A good nutshell description of the type of Bayesianism that many LWers think correct is objective Bayesianism with critical rationalism-like underpinnings. Where recursive justification hits bottom is particularly relevant. On my cursory skim, Albert only seems to be addressing "subjective" Bayesianism which allows for any choice of prior.
It seems to think the problem of the priors does in Bayesianism :-(
Popper seems outdated. Rejecting induction completely is not very realistic.
To some extent our thought processes can certainly improve, however there is no guarantee of this
Yes, there is no guarantee. One doesn't need a guarantee for something to happen. And one can't have guarantees about anything, ever. So the request for guarantees is itself a mistake.
Ultimately, neither will ever be convinced of the other's viewpoint. If Alice conjectures anti-induction then she will immediately have a knock-down criticism, and vice versa for Bob and Induction. One of them has an irreversibly flawed starting point.
The sketches you give of Bob and Alice are not like real people. They are simplified and superficial, and people like that could not function in day to day life. The situation with normal people is different. No everyday people have irreversibly flawed starting points.
The argument for this is not short and simple, but I can give it. First I'd like to get clear what it means, and why we would be discussing it. Would you agree that if my statement here is correct then Popper is substantially right about epistemology? Would you concede? If not, what would you make of it?
Like it or not, you, me, Popper and every other human is an Alice.
That is a misconception. One of its prominent advocates was Hume. We do not dispute things like this out of ignorance, out of never hearing it before. One of the many problems with it is that people can't be like Alice because there is no method of induction -- it is a myth that one could possibly do induction because induction doesn't describe a procedure a person could do. Induction has no set of instructions to follow to offer.
That may sound strange to you. You may think it offers a procedure like:
1) gather data 2) generalize/extrapolate (induce) a conclusion from the data 3) the conclusion is probably right, with some exceptions
The problem is step 2 which does not how how to extrapolate a conclusion from a set of data. There are infinitely many conclusions consistent with any finite data set. So the entire procedure rests on having a method of choosing between them. All proposals made for this either don't work or are vague. The one I would guess you favor is Occam's Razor -- pick the simplest one. This is both vague (what are the precise guidelines for deciding what is simpler) and wrong (under many interpretations. for example because it might reject all explanatory theories b/c omitting the explanation is simpler).

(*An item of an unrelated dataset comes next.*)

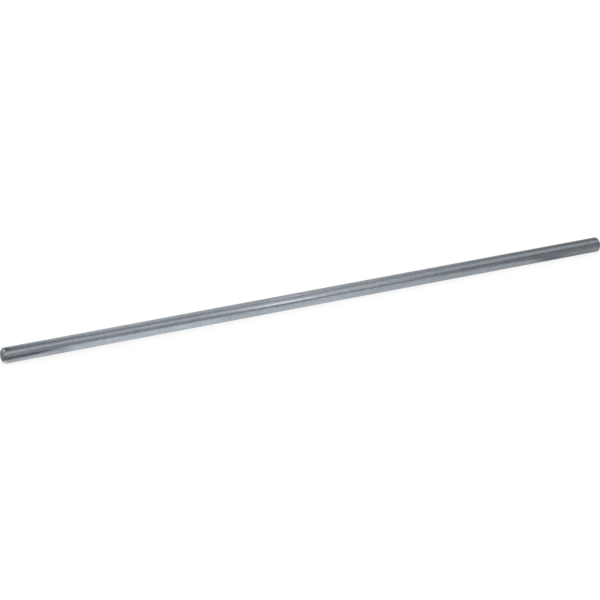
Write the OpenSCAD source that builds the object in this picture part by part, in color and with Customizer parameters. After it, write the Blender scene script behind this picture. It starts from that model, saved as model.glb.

Another issue is how one thinks about things he has no past experience about. Induction does not answer that. Yet people do it.
which of the following criticisms seems more logically appealing to you
I think they are both terrible arguments and they aren't how I think about the issue.
This might be correct, but there is a heavy burden of proof to show it.
The "burden of proof" concept is a justificationist mistake. Ideas cannot be proven (which violates fallibility) and they can't be positively shown to be true. You are judging Popperian ideas by standards which Popper rejected which is a mistake.
That is a recipe for disaster.
But it works in practice. The reason it doesn't turn into a disaster is people want to find the truth. They aren't stopped from making a mess of things by authoritative rules but by their own choices because they have some understanding of what will and won't work.
The authority based approach is a mistake in many ways. For example, authorities can themselves be mistaken and could impose disasters on people. And people don't always listen to authority. We don't need to try to force people to follow some authoritative theory to make them think properly, they need to understand the issues and do it voluntarily.
Personal preferences aren't evil, and imposing what you deem the best preference as a replacement is an anti-liberal mistake.
As I see it, Popperian reasoning is pretty much the way humans reason naturally
No. Since Aristotle, justificationism has dominated philosophy and governs the unconscious assumptions people make in debates. They do not think like Popperians or understand Popper's philosophy (except to the extent that some of their mental processes are capable of creating knowledge, and those have to be in line with the truth of the matter about what does create knowledge).
The argument for this is not short and simple, but I can give it. First I'd like to get clear what it means, and why we would be discussing it. Would you agree that if my statement here is correct then Popper is substantially right about epistemology? Would you concede? If not, what would you make of it?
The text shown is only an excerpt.